ALBANY, Ga. — At 12 years old, Malachi Russell had a list of 17 people–one person for each month he was expected to live. They were his “ones.” During his battle with cancer, Malachi had heard about the, Who’s Your Onemovement (a challenge to pick one person in your circle of influence to pray for and share the gospel with), and he took it as a personal challenge.
“To be honest, we really didn’t know (about the list) until after the fact,” Roger Russell, Malachi’s father, said. “It wasn’t one of those things he carried around like a badge. But he heard the challenge and, gosh, for him, he just took it seriously because he saw the finish line in front of him. He knew 17 months. He knew what was going on in his body. He knew everything that was happening. He just literally went through the list of people he knew that needed Jesus and wrote them down.”
The most powerful part of that story, though, is that some of those 17 accepted Jesus after the rare form of cancer took Malachi’s life on September 10, 2019. During a celebration of his life at Malachi’s school, more than 100 people gave their lives to Christ.
Malachi’s “fire” for the gospel started with what seemed to be a common pain in his leg. He loved sports, particularly soccer. He played for his middle school team, and it was during the season when he first started coming home and complaining about leg pains.
“I’m thinking growing pains,” Roger said. “He could have pulled something. So, we just told him to take some ibuprofen and go to bed.”
Things shifted, though, when the family took a day trip to celebrate Mother’s Day, and Malachi’s pain seemed to be specifically frustrating for him. It changed his gait, the way he ran. And it prompted the family to take him to get an X-ray. While there, some of Malachi’s answers to the doctor’s questions raised red flags, and the doctor pulled Roger aside to talk.
“I went down to the office and sat down,” Roger said, “and he just looked at me and said, ‘There’s two to three small masses in the base of his spine, and we need you to take him to Atlanta today.’”
The Russells got Malachi to Atlanta, and he was on the operating table less than 48 hours later to remove the masses.
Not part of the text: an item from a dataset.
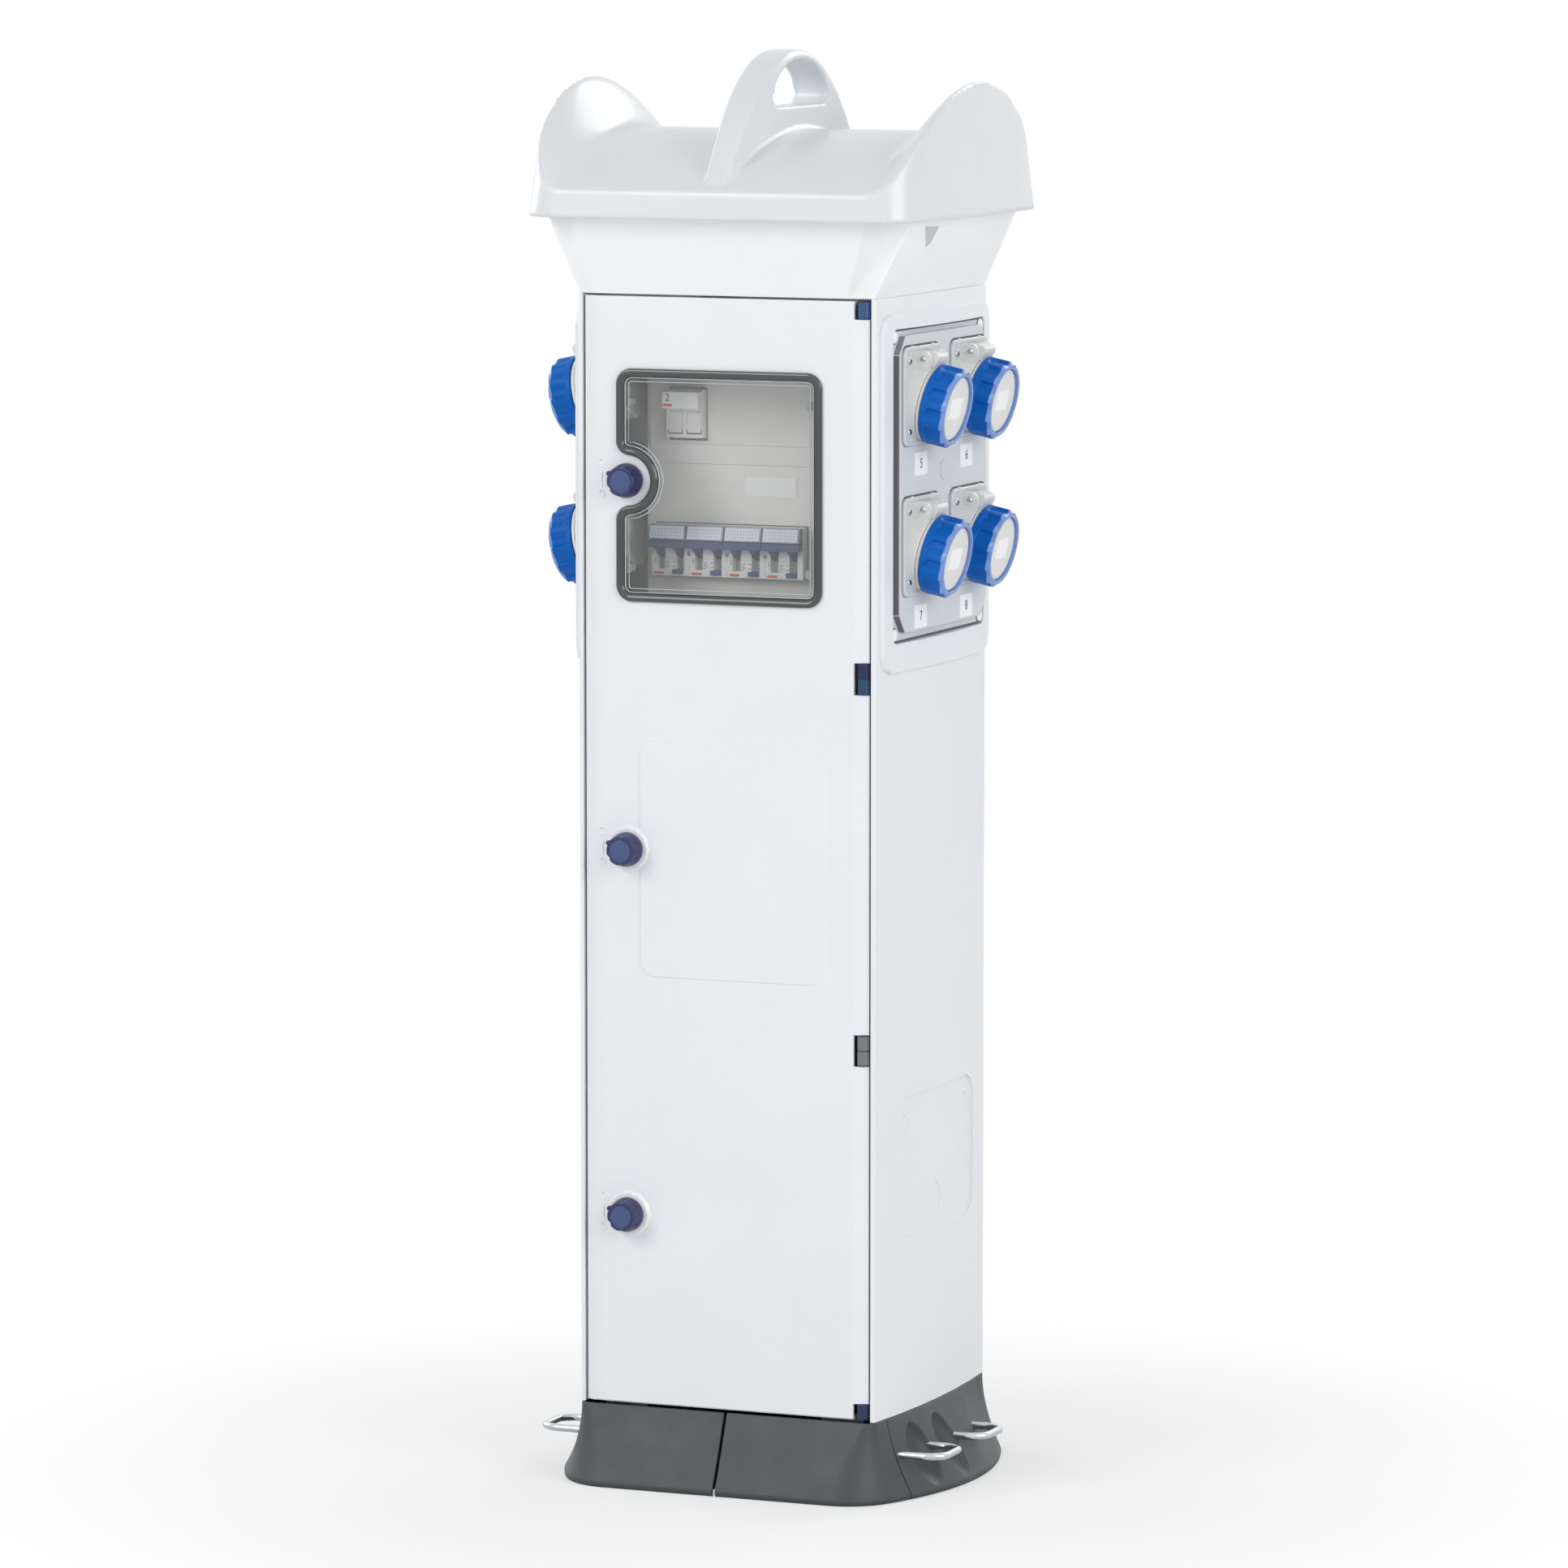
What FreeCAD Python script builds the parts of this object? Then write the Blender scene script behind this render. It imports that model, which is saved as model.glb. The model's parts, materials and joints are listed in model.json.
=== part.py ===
import FreeCAD, Part
import math
import operator
import os
from types import SimpleNamespace

import Sketcher
from FreeCAD import Placement, Rotation, Vector

# A campsite power pedestal. +Z is up, the origin is the centre of the base,
# the front door faces -Y and the right-hand sockets face +X.
# The column looks the same from the back: everything repeats after half a turn about Z.

# Sizes whose names end in below_top are levels measured down from the top of the handle,
# so that the cap, the sockets and all that hangs under them follow the total height.

SIZES = {
    # Whole column
    "total_height": 1250,
    "column_low": 70,
    "column_high_below_top": 208,
    "door_face": 134,
    "side_edge": 138.5,
    "side_bulge": 8,
    "side_depth": 131,
    "side_wall": 4,
    "side_end_wall": 3,
    "side_edge_round": 3,
    # Raised field of the side panel with its pocket for the sockets
    "field_raise": 5,
    "field_half": 125,
    "field_low_below_top": 530,
    "field_high_below_top": 222,
    "field_round": 16,
    "pocket_floor": 140.5,
    "pocket_half": 108,
    "pocket_low_below_top": 505.5,
    "pocket_high_below_top": 235,
    "pocket_round": 6,
    "pocket_ledge": 10,
    # Knock-out recess low on the side panel
    "recess_half": 95,
    "recess_low": 222,
    "recess_high": 347,
    "recess_round": 20,
    "recess_deep": 3,
    "knockout_round": 14,
    "knockout_deep": 1,
    "knockout_spread": 72,
    "knockout_high": 318,
    "knockout_low": 248,
    # Chassis inside the column
    "chassis_plate": 4,
    "plate_wing": 80,
    "plate_reach": 138,
    "post_outside": 129,
    "post_front": 115.5,
    "post_flange": 14,
    "post_web": 18,
    "post_wall": 3,
    "cable_hole_half": 45,
    "cable_hole_near": 30,
    "cable_hole_far": 90,
    "wall_thick": 4,
    "wall_half": 125,
    "rail_spacer": 8,
    "rail_width": 35,
    "rail_height": 7.5,
    "rail_gauge": 1,
    "rail_groove": 25,
    "rail_half": 95,
    # Steel foot
    "foot_half": 130,
    "foot_plate": 8,
    "foot_round": 12,
    "foot_leg": 40,
    "foot_leg_wall": 4,
    "foot_leg_place": 122,
    "foot_leg_back": 115,
    "anchor_half": 100,
    "anchor_round": 7,
    "foot_entry_half": 50,
    "foot_rail_high": 16,
    # Plinth covers
    "plinth_top": 69.5,
    "plinth_top_side": 146.5,
    "plinth_top_front": 134,
    "plinth_top_bulge": 8,
    "plinth_top_corner": 9,
    "plinth_wide_level": 5,
    "plinth_wide_side": 185,
    "plinth_wide_front": 162,
    "plinth_wide_bulge": 48,
    "plinth_wide_corner": 54,
    "plinth_sole_inset": 3,
    "plinth_waist_pull": 1,
    "plinth_wall": 4,
    "plinth_front_seam": 3,
    "plinth_side_seam": 1,
    "plinth_side_half": 108,
    "scallop_wide": 18,
    "scallop_tall": 30,
    "scallop_deep": 13,
    "scallop_level": 36,
    "scallop_mid": -46,
    "scallop_pitch": 49,
    # Tie loops of steel rod on the plinth sides
    "loop_rod": 6.5,
    "loop_level": 38,
    "loop_mid": -27,
    "loop_pitch": 100,
    "loop_half": 25,
    "loop_bar_half": 17,
    "loop_reach": 190,
    "loop_bend": 9,
    "loop_hole_gap": 1,
    # Lamp diffuser between the column and the cap
    "neck_wall": 3,
    "neck_high_below_top": 140,
    "neck_low_front": 115,
    "neck_low_corner": 137,
    "neck_low_side": 110,
    "neck_top_front": 135,
    "neck_top_face": 150,
    "neck_top_corner": 170,
    "neck_top_corner_back": 125,
    "neck_top_side": 178,
    "neck_top_mid": 15,
    # Lamp
    "lamp_block_half": 45,
    "lamp_block_deep": 18,
    "lamp_block_high": 22,
    "lamp_tube": 8,
    "lamp_tube_gap": 26,
    "lamp_tube_long": 105,
    "lamp_tube_level_below_top": 178,
    # Cap with its two ears and carrying handle
    "cap_rim_below_top": 142,
    "cap_side": 189,
    "cap_front": 166,
    "cap_bulge": 12,
    "cap_corner": 35,
    "cap_draft_side": 6,
    "cap_draft_front": 12,
    "cap_top_corner": 72,
    "cap_wall": 6,
    "cap_skirt_below_top": 119,
    "cap_ridge_below_top": 69,
    "cap_ear_below_top": 25,
    "cap_ear_start": 138,
    "cap_ear_full": 184,
    "cap_ear_power": 0.8,
    "cap_cavity_side": 150,
    "cap_cavity_front": 120,
    "cap_cavity_high_below_top": 128,
    "handle_half": 17,
    "handle_foot_half": 11,
    "handle_hole_half": 60,
    "handle_hole_low_below_top": 52,
    "handle_hole_high_below_top": 12,
    "handle_hole_round": 9,
    "handle_edge_round": 7,
    # Doors
    "door_low": 72,
    "door_high_below_top": 210,
    "door_half": 132.5,
    "door_back": 118,
    "door_wall": 3,
    "door_edge_wide": 20,
    "door_edge_drop": 5,
    "door_edge_round": 2,
    "hinge_across": 127,
    "hinge_back": 127,
    "knuckle_round": 6,
    "knuckle_gap": 0.6,
    "hinge_eye": 5.4,
    "hinge_eye_long": 12,
    "hinge_notch": 119.5,
    "hinge_pin": 2.5,
    "hinge_play": 0.06,
    "hinge_1_low": 72,
    "hinge_1_high": 85.3,
    "hinge_2_low": 381.4,
    "hinge_2_high": 407.6,
    "hinge_3_low_below_top": 547,
    "hinge_3_high_below_top": 520.5,
    "hinge_4_low_below_top": 225,
    "hinge_4_high_below_top": 210,
    # Window in the door
    "window_left": -101,
    "window_right": 91,
    "window_low_below_top": 474,
    "window_high_below_top": 272,
    "window_round": 14,
    "notch_round": 22,
    "notch_blend": 12,
    "window_seat": 3,
    "window_border": 10,
    "window_proud": 3,
    "window_pane": 2.5,
    "window_sink": 0.5,
    "gasket_thick": 0.6,
    "gasket_inset": 1,
    "window_fit": 0.3,
    # Locks on the doors
    "lock_across": -91,
    "lock_top_below_top": 369,
    "lock_pitch": 320.8,
    "knob_base": 15,
    "knob_face": 12.8,
    "knob_high": 16,
    "knob_gap": 0.4,
    "knob_disc": 8,
    "knob_disc_deep": 0.8,
    "knob_groove": 2.6,
    "knob_groove_count": 6,
    "knob_nub": 2.2,
    "lock_shaft": 4,
    "lock_play": 0.08,
    "collar_round": 21,
    "collar_high": 2.5,
    "cam_back": 108.5,
    "cam_thick": 3,
    "cam_half": 6,
    "cam_long": 31,
    # Socket plates
    "plate_base": 3,
    "plate_fit": 0.5,
    "plateau_face": 150,
    "plateau_half": 103,
    "plateau_low_below_top": 497,
    "plateau_high_below_top": 241,
    "plateau_cut_across": 14,
    "plateau_cut_up": 16,
    "plateau_wall": 3,
    # Sockets with their lids and rings, measured from the middle of the socket flange
    "socket_across": 56,
    "socket_upper_below_top": 293.5,
    "socket_lower_below_top": 423,
    "socket_tilt": 12,
    "socket_drop": 4.5,
    "flange_half": 42.5,
    "flange_thick": 3,
    "flange_round": 8,
    "socket_body": 29.5,
    "socket_body_deep": 32,
    "socket_hole_gap": 1.8,
    "collar_outer": 34,
    "collar_inner": 27,
    "collar_long": 9.5,
    "socket_floor": -26,
    "insert_round": 21,
    "insert_high": 12,
    "contact_round": 2.6,
    "contact_circle": 12.5,
    "lid_pivot_out": 10,
    "lid_pivot_up": 32,
    "lid_knuckle": 6.5,
    "lid_knuckle_half": 12,
    "lid_pin": 2,
    "lid_pin_half": 16,
    "lid_arm_gap": 0.3,
    "lid_play": 0.06,
    "lid_start": 10,
    "lid_base_thick": 3.2,
    "lid_base_round": 31,
    "lid_disc": 28.3,
    "lid_long": 33.5,
    "ring_gap": 0.3,
    "ring_outer": 34.8,
    "ring_end": 36,
    "ring_bevel_wide": 3.5,
    "ring_bevel_deep": 2.5,
    "ring_flat": 33.6,
    "ring_flat_count": 10,
    # Breaker panel and what it holds
    "panel_half": 100,
    "panel_low_below_top": 505,
    "panel_high_below_top": 238,
    "panel_front": 69,
    "panel_wall": 3,
    "panel_step_upper_below_top": 341,
    "panel_step_lower_below_top": 358,
    "panel_step_high": 2,
    "panel_step_low_high": 0.8,
    "panel_step_half": 97,
    "breaker_left": -92,
    "breaker_wide": 35.6,
    "breaker_gap": 0.2,
    "breaker_level_below_top": 433,
    "nose_high": 45,
    "nose_front": 79,
    "breaker_body_high": 88,
    "breaker_body_front": 62,
    "cutout_gap": 0.8,
    "toggle_place": 8.9,
    "toggle_half": 3.2,
    "toggle_slot_half": 3.8,
    "toggle_slot_low": -17,
    "toggle_slot_high": 8,
    "toggle_slot_deep": 13,
    "lever_pivot_level": -4,
    "lever_pivot_back": 71,
    "lever_bar_front": 90,
    "lever_bar_back": 80.5,
    "lever_bar_low": 2.5,
    "lever_bar_high": 9,
    "lever_root": 3.5,
    "button_across": 7,
    "button_level": -19,
    "button_half": 4.8,
    "button_tall_half": 1.8,
    "button_gap": 0.3,
    "button_front": 80.8,
    "button_long": 8,
    "button_well": 70.5,
    "fuse_left": -78.4,
    "fuse_level_below_top": 314.5,
    "fuse_wide": 35,
    "fuse_back": 66,
    "carrier_gap": 0.4,
    "carrier_back": 66.3,
    "carrier_low": -20.5,
    "carrier_high": 21.5,
    "carrier_tab_low": 5,
    "carrier_tab_high": 20,
    "carrier_tab_front": 89,
    "carrier_tab_sink": 1.5,
}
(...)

A group of about 30 members from Sherwood Baptist Church in Albany, Ga., accompanied the family in the waiting room—something that Roger was grateful for once he got the post-op report.
“I remember the doctor looking at me and saying, ‘I got everything that I could get. But I tried to protect the chance that he may walk,’” Roger said.
Then the doctor’s next words dropped on him like a hammer.
“He just said, ‘The likelihood of this being cancer is pretty high.’”
Two days after the surgery, they received confirmation that Malachi had a rare form of cancer and those with it have an average lifespan of 17 months after diagnosis. Malachi’s focus was not on the diagnosis, but on Jesus and the time he had left to share the gospel.
Once, when asked about his rationale for so aggressively sharing Jesus with people, instead of being sullen about his condition and fate, Malachi’s answer sounded like that of an old man of seasoned spiritual wisdom, instead of the words of a 12-year old kid.
“The Lord has given me so many chances to share the gospel, and I’m going to take every chance I can,” Roger recalled him saying. “The world needs Jesus, and I want to step my game up because this cancer can kill me, and I want to tell as many people as I can.”
“Malachi was just so bold,” Kim Russell, his mom, said. “I think it was kind of one of the gifts of cancer. It brought an awareness of life and death. You get a cancer diagnosis, and it’s like, what do you have to lose?”
As Malachi and his family battled cancer, the young man seized every opportunity to share his faith that God provided, whether during ambulance rides, doctor’s appointments or at physical therapy.
“The Lord put so many people in our path,” Kim said. “And, so while it was a terrible experience, we just took it as if we were on mission, and that the Lord was strategically placing us with people that we would never have met otherwise. We did not want to miss or waste the opportunity that He had given us.”
Eventually, Malachi’s cancer spread to his brain. It left him bound to a wheelchair, even after some progress in physical therapy. Then, his body started failing him. For a period of 10 days, his heart would stop for several moments and restart.
“The Lord sustained him for about 10 days,” Kim said. “It was very frustrating, if I’m just being really honest, because it was torture on us.”
For much of that time, however, Roger’s brother, Malachi’s uncle, was there witnessing the outpouring of love from the Russells’ church family.
“He saw everything,” Kim said. “After Malachi went to heaven, Roger’s brother surrendered his life to Christ. What we thought was dragging it out was actually God drawing Roger’s brother to salvation.”
Engraved in Malachi’s tombstone was his favorite verse, John 15:5. In it, Jesus says: “I am the vine, you are the branches. He who abides in me will bear much fruit. Apart from me, you can do nothing.”
Following the verse, the word, “Testify” with an exclamation point is written. It’s perhaps the most succinct way the Russells could have summarized their son’s life.